Additionally, LGBTQ+ adults are more likely to be underemployed, with 24.5% of LGBTQ+ adults being underemployed, compared to 18.3% of the general population. Furthermore, transgender workers are more likely to experience unemployment than cisgender workers, with 32.6% of transgender workers reporting unemployment compared to 16.4% of cisgender workers. Finally, LGBTQ+ workers are more likely to be in poverty than the general population, with 25.6% of LGBTQ+ individuals in poverty compared to 18.6% of the general population.
This is thought to be due to the discrimination and lack of acceptance that many LGBTQ+ individuals face in the workplace, which can lead to them being passed over for promotions or even fired. Additionally, many transgender individuals have difficulty finding employment because their gender expression does not match their legal or assigned gender, which can be a significant barrier in the job search process.
What Types of Discrimination Occur Against LGBTQ+ People in the Workplace?
Discrimination against LGBTQ+ employees can take many forms, including harassment, unequal pay, and being passed over for promotions. According to a report by the Human Rights Campaign, nearly half of LGBTQ+ employees remain closeted at work, with a fear of being discriminated against. This fear is not unfounded, as 1 in 3 LGBTQ+ employees report experiencing workplace discrimination in the past year.
This discrimination hurts employees but can also lead to decreased morale and productivity in the workplace. This discrimination can take many forms, such as being passed over for promotions, being treated differently by colleagues, or even being fired due to one’s sexual orientation or gender identity. Furthermore, this discrimination can create a ripple effect and lead to a hostile work environment, making it difficult for LGBTQ+ employees to be their authentic selves at work.
How to Create a Safe Work Environment for LGBTQ+ Employees
Companies need to create a safe and inclusive work environment for all employees. This can be done through implementing policies and practices that promote diversity and inclusivity, training employees on LGBTQ+ issues, and offering support and resources to LGBTQ+ employees.
As a result, it will create a workplace culture where everybody feels respected and valued. It will also allow all employees to bring their whole, authentic selves to work, creating a more productive and collaborative environment. Additionally, it can attract and retain top talent and foster a more innovative and successful workplace.
Companies should also strive to create an environment where everyone is respected, and their differences are valued. They should ensure that all employees are treated fairly and equally, regardless of gender, sexual orientation, or other personal characteristics. For instance, companies should employ an equal-pay policy so that all employees receive the same salary for performing the same job.
How to Promote Inclusivity in the Workplace
One way to promote inclusivity in the workplace is through gender-neutral language. This includes using gender-neutral pronouns and avoiding assumptions about an individual’s gender identity. Additionally, companies can offer gender-neutral restrooms and ensure all employees have access to them.

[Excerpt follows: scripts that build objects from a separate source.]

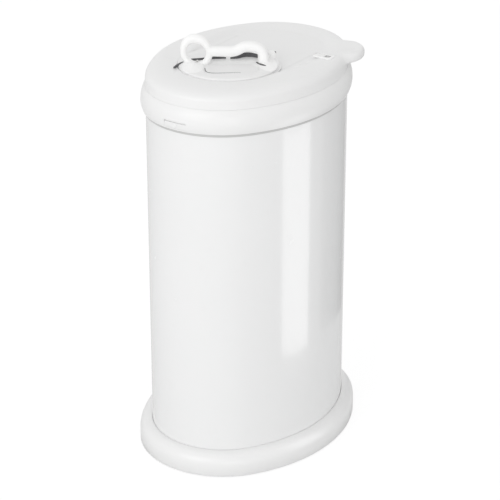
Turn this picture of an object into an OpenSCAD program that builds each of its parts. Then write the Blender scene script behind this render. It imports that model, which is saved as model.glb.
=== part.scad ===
// Nappy bin: oval steel body on a flared plastic base, plastic collar and hinged lid,
// round sliding hatch with a pin-shaped handle, child lock and press-to-open lid catch.
// Millimetres. Origin: centre of the footprint on the floor, +Z up, front towards -Y.

/* [Body] */
// Length of the oval body, front to back
body_len = 320; // [300:5:340]
// Width of the oval body
body_wid = 240; // [232:2:256]
// Radius of the oval's front and back arcs
end_r = 100; // [92:2:106]
// Height of the steel shell's top edge above the floor
body_top = 508; // [380:2:560]
// Thickness of the steel sheet
body_t = 1; // [0.8:0.1:1.5]

/* [Base] */
// How far the foot skirt stands out from the body
foot_out = 17.5; // [14:0.5:22]
// Height of the skirt's shoulder where it meets the body
foot_h = 33.8; // [30:0.2:40]
// Wall of the base mouldings
base_t = 2.5; // [2:0.1:3.2]
// Clear height under the floor pan
pan_z = 6; // [5:0.5:8]
// Thickness of the floor pan
pan_t = 3; // [2.4:0.2:4]
// Gap under the skirt that the rubber feet leave
foot_gap = 1.5; // [1:0.25:3]
// Radius of a rubber foot
foot_r = 11; // [8:1:14]

/* [Collar] */
// Height of the collar below the lid seam
collar_h = 32; // [28:1:38]
// How far the lower lip stands out
collar_lip = 3.8; // [3:0.2:5]
// How far the widest band stands out
collar_out = 6.5; // [5.5:0.5:8]
// How far the top edge stands out
collar_rim = 1.8; // [1:0.2:3]
// Wall of the rim inside the widest band
rim_in = 1.5; // [1:0.1:2]
// Reach of the inner flange from the body's face
flange_in = 12; // [11:0.5:12.5]
// Thickness of the inner flange
flange_t = 3; // [2.5:0.5:3.5]
// Rise of the rim above the steel's top edge
rim_up = 14; // [13.6:0.2:15]

/* [Lid] */
// Height of the lid's deck above its lower edge
lid_h = 22.6; // [22.2:0.2:26]
// Radius of the rounded shoulder
shoulder_r = 12; // [10:0.5:13]
// Wall of the lid mouldings
lid_t = 2.5; // [2.2:0.1:2.8]
// Radius of the lifting ear
ear_r = 35; // [30:1:38]
// Thickness of the lifting ear
ear_t = 13; // [10:0.5:14]
// Ear centre to the right of the middle
ear_x = 80.5; // [76:0.5:84]
// Ear centre behind the middle
ear_y = 95.3; // [90:0.5:98]

/* [Hatch] */
// Radius of the sliding disc
disc_r = 66; // [62:0.5:68]
// Distance of the closed disc's centre in front of the middle
disc_y = 46; // [42:1:48]
// Travel of the disc
hatch_travel = 100; // [80:2:104]
// Height of the disc above the deck
disc_up = 2.4; // [1.5:0.1:3]
// Width of the flange that the deck's lip holds down
disc_flange = 2.8; // [2:0.2:3.6]
// Radius of the drop hole
drop_r = 55; // [48:1:56]
// Depth of the sliding track under the deck
track_d = 4.4; // [4.2:0.2:6]
// Thickness of the lip over the track
lip_t = 1.6; // [1.4:0.1:2]
// Radius of the finger dish in the disc
dish_r = 52; // [44:1:54]
// Depth of the finger dish
dish_d = 4; // [3:0.2:4.4]

/* [Handle] */
// Angle of the handle across the lid
handle_a = 38; // [20:1:60]
// Height of the ring above the disc
ring_h = 40; // [36:0.5:44]
// Outer width of the ring
ring_w = 40; // [36:1:44]
// Thickness of the ring's strand
ring_t = 8.5; // [7:0.5:9.5]
// Ring centre from the disc's centre
ring_u = 40; // [37:0.5:40]
// Clear height under the bar
bar_gap = 9.5; // [8:0.5:11]
// Height of the bar
bar_h = 14; // [11:0.5:15]
// Width of the bar
bar_w = 13; // [11:0.5:16]
// Thickness of the wall behind the finger gap
web_t = 3; // [2:0.5:4]
// Height of the clasp head
head_h = 27.5; // [25:0.5:30]
// Reach of the clasp head from the disc's centre
head_u = 58; // [54:1:59]

/* [Catch and lock] */
// Width of the push button
button_w = 35; // [30:1:40]
// Height of the push button
button_h = 11; // [9:0.5:12]
// Travel of the push button
button_travel = 3; // [2:0.25:3]
// How far the button stands out from the collar
button_out = 2; // [1.5:0.25:3.5]
// Travel of the child lock
lock_travel = 8; // [5:0.5:9]
// Length of the lock's thumb piece
lock_len = 14; // [11:0.5:15]
// Width of the lock's thumb piece
lock_w = 8; // [6:0.5:9]
// Lock's distance behind the middle
lock_y = 49; // [44:1:52]

/* [Fastening and hinge] */
// Shank radius of the plastics screws
screw_r = 1.5; // [1.3:0.1:1.7]
// Head radius of the plastics screws
head_r = 3; // [2.6:0.1:3.4]
// Head height of the plastics screws
head_t = 1.8; // [1.4:0.1:2]
// Radius of the hinge pin
pin_r = 2; // [1.6:0.1:2.4]
// Outer radius of the hinge knuckles
knuckle_r = 4.5; // [4:0.1:4.8]
// Distance of the hinge axis behind the body's face
hinge_out = 11; // [10.6:0.1:12]
// Half width of the lid's middle knuckle
knuckle_in = 13; // [10:0.5:15]
// Length of each bracket knuckle
knuckle_len = 9; // [7:0.5:10]

/* [Hidden] */

fit = 0.2;      // seat between mouldings of one body
run = 0.3;      // gap between bodies that pass each other
bore_fit = 0.05; // radial fit of pins and shanks
$fn = 96;

// four-centred oval: end arcs on the Y axis, side arcs on the X axis, tangent where they meet
end_c = body_len/2 - end_r;
oval_k = end_c - (body_len - body_wid)/2;
side_c = round(1000*(end_c*end_c - oval_k*oval_k)/(2*oval_k))/1000;
side_r = body_wid/2 + side_c;
end_half = atan2(side_c, end_c);
side_half = 90 - end_half;

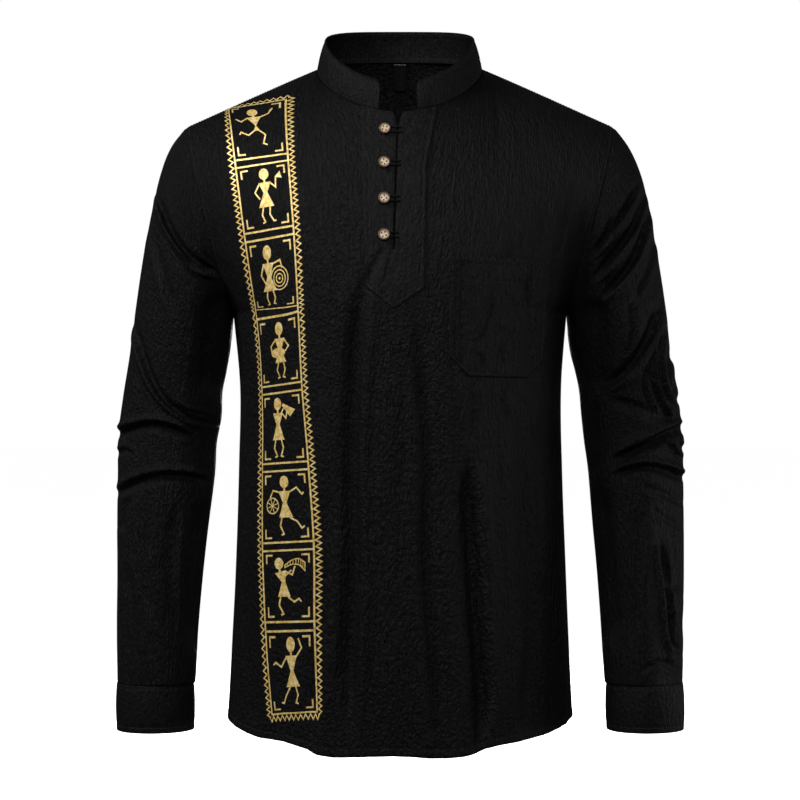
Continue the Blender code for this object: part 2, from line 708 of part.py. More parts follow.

Another way to create a safe and inclusive work environment is by implementing an LGBTQ+ employee resource group. This group can provide support and resources to LGBTQ+ employees and help to promote a culture of inclusivity within the company.
It is also essential for companies to have a straightforward and effective reporting process for discrimination and harassment. This process includes having a designated person or team to handle complaints, providing options for anonymous reporting, and taking swift and appropriate action when incidents are reported.
Discrimination against LGBTQ+ employees in the workplace is still a prevalent issue. Companies need to take steps to create a safe and inclusive work environment for all employees. Some examples include implementing policies and practices that promote diversity and inclusivity, providing training and resources to employees, and having a straightforward and effective reporting process for discrimination and harassment.
By taking these steps, companies can help to ensure that all employees feel valued and respected, regardless of their sexual orientation or gender identity.